Banyak Sekolah di Jambi Lakukan Pungli, Benarkah? Ombudsman: Seperti Fenomena Gunung Es

JAMBI,– Maraknya praktik pungutan liar (Pungli) di sejumlah sekolah mulai diadukan orang tua murid ke Ombudsman Perwakilan Jambi. Lembaga Negara Pelayanan Publik itu bersiap mengusut.
Kepala Ombudsman Perwakilan Jambi, Jafar Ahmad, mengatakan sepekan ini Ombudsman telah menerima sejumlah aduan praktik pungli di sekolah. Semua pengadu adalah wali murid.
“Ada yang melapor lewat lisan, ada pula yang datang langsung membuat laporan resmi. Mereka datang membawa bukti lengkap,” kata Dr Jafar, sapaan akrabnya, Senin (19/08/2019).
Atas aduan itu, Ombudsman telah membentuk tim untuk melakukan penyelidikan. Dalam beberapa hari ini, menurutnya, tim akan turun mengusut laporan tersebut. Tapi, Dr Jafar merahasiakan nama sekolah yang dilaporkan itu.
“Ombudsman akan membukanya ke publik ketika kasus ini sudah tuntas. Namun, nanti kita lihat lagi. Untuk kepentingan publik, bisa saja kita buka, agar menjadi pelajaran bagi yang lain, supaya mereka tidak ikutan melakukan praktik yang sama. Tunggu saja, kalau ada info, segera kami kabari,” lanjut Jafar.
Secara resmi baru satu sekolah yang Ombudsman terima laporannya secara lengkap. Tim akan fokus dulu ke satu sekolah ini. Tapi, secara lisan, sudah banyak juga yang melapor. “Ini barangkali seperti fenomena gunung es. Sedikit tampak di permukaan, padahal sejatinya besar,” sebutnya.
Ia mengingatkan para kepala sekolah bersegera mengenyahkan praktik pungli di sekolah. Selain karena sangat memberatkan orang tua murid. Utamanya warga yang tak mampu, pungli jelas merupakan praktik koruptif yang bisa di pidana.
Menurut doktor jebolan Universitas Indonesia itu, tak ada satupun aturan yang membolehkan pungutan di sekolah. Permendikbud Nomor 75 Tahun 2016 tentang Komite Sekolah menegaskan hal itu.
Begini Penjelasannya?
Setiap pungutan dalam bentuk apapun tidak diperbolehkan. Kendati demikian, sekolah boleh menerima sumbangan dari wali murid, tapi hanya melalui komite sekolah. Nah, sumbangan di dalam Permendikbud itu hanya boleh dilakukan jika memenuhi beberapa syarat, antara lain jika dilakukan tanpa adanya paksaan atau suka rela.
Selanjutnya, tidak boleh ditentukan jumlahnya dan tidak boleh menentukan batas waktu.
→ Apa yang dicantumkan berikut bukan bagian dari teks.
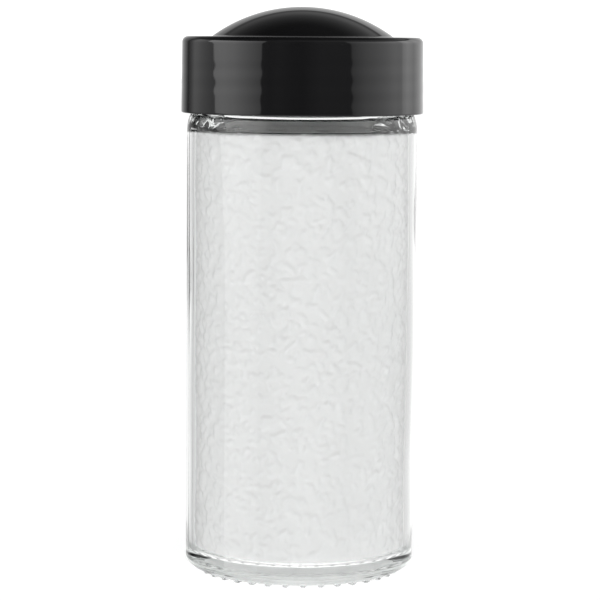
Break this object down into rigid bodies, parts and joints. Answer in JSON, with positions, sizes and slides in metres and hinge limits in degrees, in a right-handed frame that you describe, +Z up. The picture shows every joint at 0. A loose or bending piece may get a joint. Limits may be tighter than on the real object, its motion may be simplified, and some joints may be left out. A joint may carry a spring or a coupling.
{
  "type": "salt shaker jar",
  "caption": "Clear round glass salt shaker: coarse salt in a straight-walled jar, a perforated insert in its neck and a glossy black domed screw cap.",
  "frame": {"origin": "on the surface the jar stands on, at the jar's axis", "axes": "+Z up along the jar's axis; -Y towards the front"},
  "size_m": [0.0504, 0.0504, 0.1182],
  "materials": {
    "jar_glass": "clear polished soda-lime glass with a faint green tint",
    "coarse_salt": "loose translucent white crystals",
    "white_insert_plastic": "satin moulded polyethylene",
    "liner_foam": "matt foamed polyethylene sheet",
    "black_cap_plastic": "high gloss moulded polypropylene"
  },
  "bodies": {
    "jar": {"glass_jar": "jar_glass", "shaker_insert": "white_insert_plastic", "salt": "coarse_salt"},
    "liner": {"cap_liner": "liner_foam"},
    "cap": {"screw_cap": "black_cap_plastic"}
  },
  "joints": [
    {"name": "cap_rise", "type": "slide", "parent": "jar", "child": "liner", "axis": [0, 0, 1], "range_m": [0, 0.021]},
    {"name": "cap_turn", "type": "hinge", "parent": "liner", "child": "cap", "pos_m": [0, 0, 0.104], "axis": [0, 0, 1], "range_deg": [0, 2160]}
  ],
  "couplings": [
    {"joint": "cap_rise", "follows": "cap_turn", "m_per_rad": 0.00055704}
  ]
}
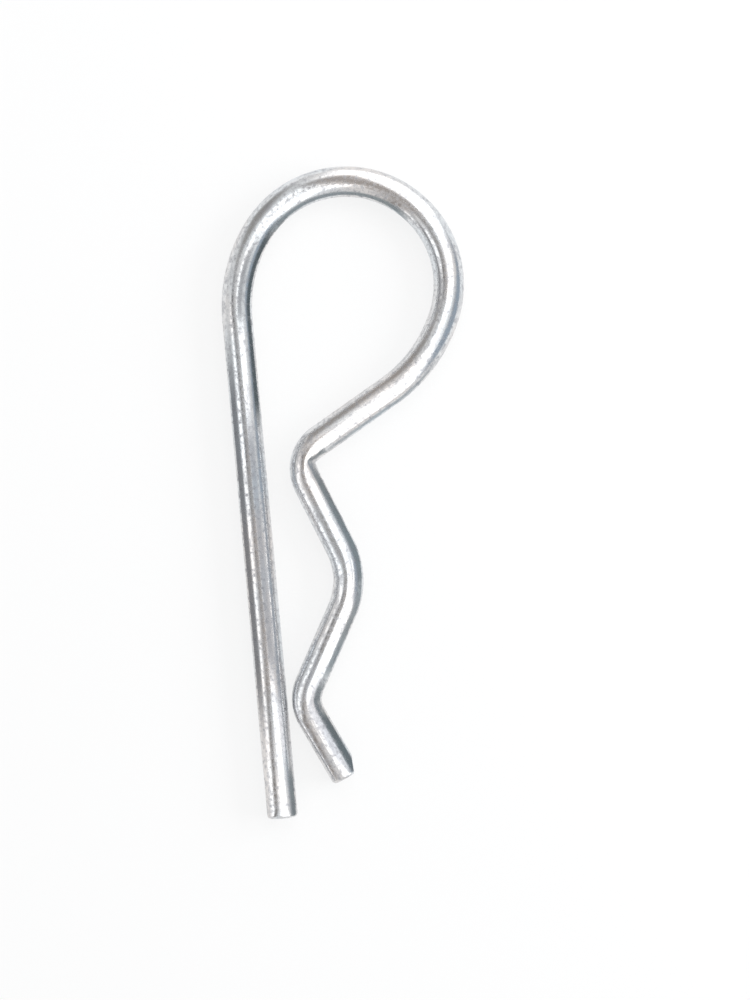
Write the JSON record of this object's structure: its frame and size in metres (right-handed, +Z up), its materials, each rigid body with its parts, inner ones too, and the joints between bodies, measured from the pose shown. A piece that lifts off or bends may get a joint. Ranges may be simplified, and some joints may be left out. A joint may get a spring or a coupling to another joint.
{
  "type": "hitch r clip pin",
  "caption": "Bent spring wire R clip: the straight leg goes through a shaft's cross hole and the wavy leg snaps round the shaft to lock it.",
  "frame": {"origin": "middle of the clip's outline, on the surface it lies on", "axes": "+Y along the straight leg towards the eye, +X from the straight leg towards the wavy leg, +Z up from the surface it lies on"},
  "size_m": [0.032, 0.0842, 0.004],
  "materials": {
    "zinc_plated_wire": "bright zinc plating on drawn spring wire"
  },
  "bodies": {
    "root": {"spring_wire": "zinc_plated_wire"}
  },
  "joints": []
}
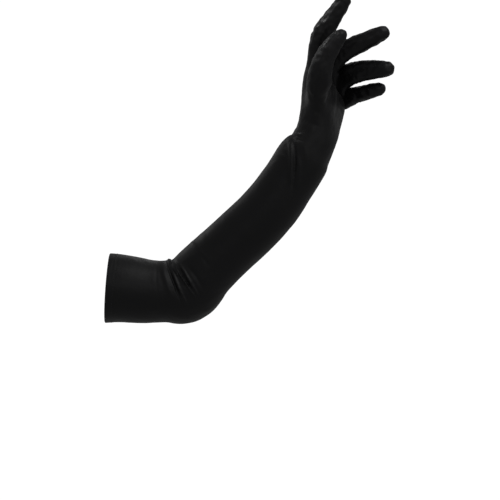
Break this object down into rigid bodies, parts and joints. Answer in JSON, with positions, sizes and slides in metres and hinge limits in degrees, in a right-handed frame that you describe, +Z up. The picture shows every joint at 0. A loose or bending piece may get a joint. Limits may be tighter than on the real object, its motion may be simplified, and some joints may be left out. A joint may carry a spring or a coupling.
{
  "type": "satin opera glove",
  "caption": "Long satin glove reaching over the bent elbow, hollow cloth shell with spread fingers, a set-in thumb and a turned hem at the arm opening.",
  "frame": {"origin": "middle of the arm opening, where the glove ends on the upper arm", "axes": "+X from the arm opening into the sleeve, +Z up, from the elbow to the fingertips, and -Y towards the side that shows the thumb"},
  "size_m": [0.3307, 0.1059, 0.3762],
  "materials": {
    "satin_body": "black stretch satin, soft gloss",
    "satin_thumb": "black stretch satin, soft gloss",
    "satin_hem": "black stretch satin, turned and stitched"
  },
  "bodies": {
    "root": {"glove_body": "satin_body", "thumb": "satin_thumb", "hem": "satin_hem"}
  },
  "joints": []
}
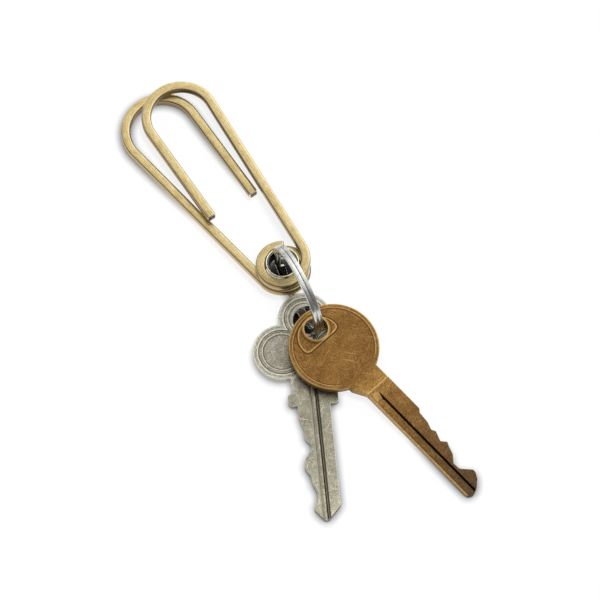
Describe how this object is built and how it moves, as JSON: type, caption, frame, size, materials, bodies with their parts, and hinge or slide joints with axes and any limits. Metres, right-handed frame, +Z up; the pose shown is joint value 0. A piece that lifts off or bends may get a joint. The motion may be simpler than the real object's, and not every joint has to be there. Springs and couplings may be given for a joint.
{
  "type": "belt key clip",
  "caption": "Belt key clip: a pair of square-bar brass hooks riveted at their eyes, with a split ring through the rivet and cut keys on the ring.",
  "frame": {"origin": "the middle of the bounding box's underside, on the surface that the object lies on", "axes": "+Y runs along the clip from the keys to the hooks' loops, +X to the right with the front hook on top, +Z up from the surface"},
  "size_m": [0.0458, 0.1356, 0.024],
  "materials": {
    "hook_brass": "satin, lightly worn, with darker side faces",
    "eyelet_brass": "polished rolled rim",
    "ring_steel": "bright plated spring steel",
    "key_nickel": "worn nickel plate over brass, finely scratched",
    "key_brass": "bare brass, browned with age"
  },
  "bodies": {
    "rear_hook": {"rear_hook": "hook_brass"},
    "front_hook": {"front_hook": "hook_brass"},
    "eyelet": {"eyelet": "eyelet_brass"},
    "key_ring": {"key_ring": "ring_steel"},
    "nickel_key": {"nickel_key": "key_nickel"},
    "brass_key": {"brass_key": "key_brass"}
  },
  "joints": [
    {"name": "hook_open", "type": "hinge", "parent": "rear_hook", "child": "front_hook", "pos_m": [0.00895, 0.00849, 0.006], "axis": [0, 0.0588, 0.9983], "range_deg": [-75, 0]},
    {"name": "eyelet_turn", "type": "hinge", "parent": "rear_hook", "child": "eyelet", "pos_m": [0.00895, 0.00849, 0.006], "axis": [0, 0.0588, 0.9983], "range_deg": [-30, 30]},
    {"name": "ring_swing", "type": "hinge", "parent": "eyelet", "child": "key_ring", "pos_m": [0.00895, 0.00849, 0.006], "axis": [0.9863, -0.165, 0], "range_deg": [-1, 60]},
    {"name": "nickel_key_turn", "type": "hinge", "parent": "key_ring", "child": "nickel_key", "pos_m": [0.0059, -0.00603, 0.0027], "axis": [-0.0174, -0.0288, 0.9994], "range_deg": [-35, 3]},
    {"name": "brass_key_turn", "type": "hinge", "parent": "key_ring", "child": "brass_key", "pos_m": [0.00522, -0.01032, 0.0063], "axis": [0.0111, -0.0904, 0.9958], "range_deg": [-3, 35]}
  ]
}
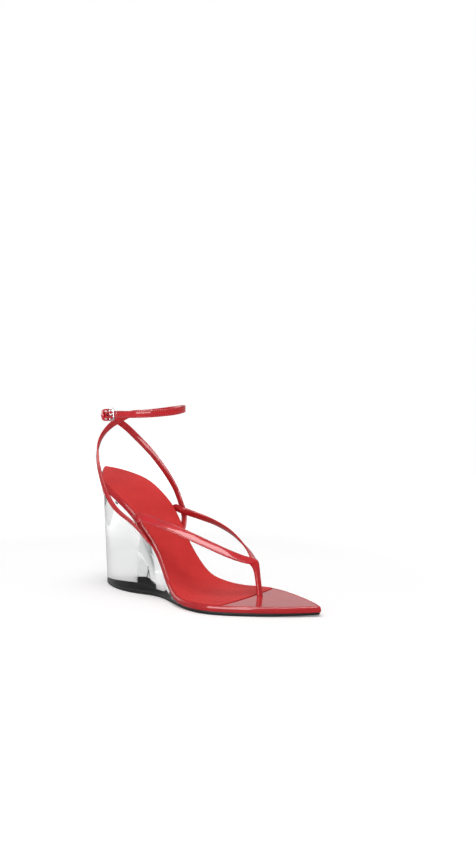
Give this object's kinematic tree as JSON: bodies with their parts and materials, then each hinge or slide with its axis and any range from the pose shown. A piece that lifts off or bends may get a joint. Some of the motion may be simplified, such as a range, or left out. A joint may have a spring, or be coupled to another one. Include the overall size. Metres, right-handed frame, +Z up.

Itulah yang disebut dengan sumbangan, bukan iuran. Inilah yang mesti dipahami. Kalaulah ada sekolah masih menarik pungutan, ia memastikan perbuatan itu salah.
“Regulasinya sudah jelas kok, bentuk pungutan seperti apapun sudah tidak boleh. Kalau alasannya berdasarkan kesepakatan, itu cara berpikir yang salah,” kata Dr Jafar.
Oleh karena itu, ia berharap para Kepala Dinas Pendidikan dan Inspektorat agar mempelajari regulasi tentang pungutan. Juga melakukan pembinaan kepada kepala sekolah, terlebih lagi saat ini pemberantasan pungli sedang giat-giatnya.
Diperlukan pendampingan dan bimbingan ke kepala sekolah terkait larangan pungutan ini. Pungutan yang tanpa dasar hukum, tanpa kewenangan oleh pemungut, itu pasti masuk ke ranah pungli. Regulasi jelas-jelas melarang pendidik dan tenaga pendidikan, baik perseorangan maupun kolektif melakukan pungutan kepada peserta didik.
“Karena itu, kami meminta sekolah-sekolah yang sudah terlanjur memungut (meskipun lewat komite: red), untuk segera mengembalikan uang kepada siswa. Dan tidak menarik pungutan apapun lagi dari orangtua. Karena itu merupakan tindakan pidana,” pungkasnya.